A speech-to-text application programming interface (API) is the ability to invoke a service that converts audio into written text. 

The audio to text service will process the provided audio file using machine learning or a set of tools that combines machine learning with rule-based approaches, and then provide a transcript of what it thinks was said.

What are Important Features of Speech-to-Text APIs

Each API’s key features differ, therefore your use cases will determine your priorities and needs in terms of which features to focus on. Then, you can choose the suitable API for your needs. Some features of speech-to-text APIs are:

  • Accurate Transcription – the most important thing whatever you are using speech-to-text for. For readable transcriptions, the absolute baseline accuracy is 80%.
  • Support for multiple languages – If you intend to work with multiple languages or dialects, this should be a top priority. 
  • Topic detection – If you’re looking to process large amounts of audio in order to better understand what’s being said, an STT API with topic detection may be something to consider.
  • Custom vocabulary – Being able to define custom vocabulary is beneficial if your audio contains a large number of custom terms.
  • Keyword boosting –  allows you to increase the likelihood that the STT API will predict words in your audio that are particularly important or common.
  • Multiple audio formats – A Speech-to-text API that eliminates the need to transcode audio from diverse sources can save you time and money.
  • Profanity filtering – If you’re utilizing STT for community moderation, you’ll require a program that automatically censors or flags profanity in its output.
  • Real-time streaming – If you want to use STT to build truly conversational AI that responds to customer inquiries in real time, you’ll need to use a STT API that returns results as quickly as possible.
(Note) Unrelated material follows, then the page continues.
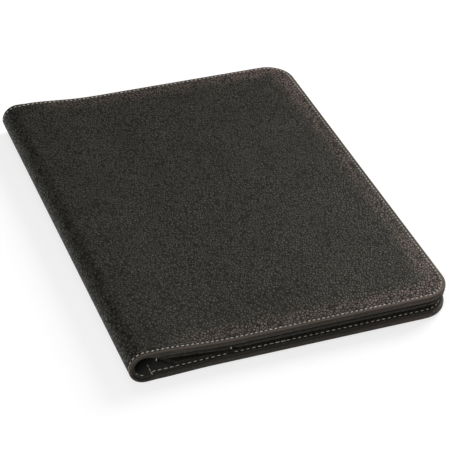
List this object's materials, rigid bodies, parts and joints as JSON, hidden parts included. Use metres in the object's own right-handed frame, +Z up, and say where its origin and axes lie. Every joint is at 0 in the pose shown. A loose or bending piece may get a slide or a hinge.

Why use speech-to-text APIs?

Some of the benefits of speech to text APIs are:

Boosting productivity and efficiency

Typing large articles, documents, presentations, etc. manually is laborious. Use a speech-to-text API to transcribe your words. It makes work easier and faster while giving your hands a break.

Reliability

The use of a good speech-to-text API yields high accuracy. As a result, you can rely on these solutions to create documents and papers faster and with fewer errors.

It also aids in multitasking. As a result, always use a highly accurate speech-to-text API, such as Rev.ai, which has an accuracy rate of 84%.

Saved Time

Manually writing heavy text requires not only effort but also a significant amount of time. Speaking is faster than writing, so using speech to text APIs will save you a lot of time. 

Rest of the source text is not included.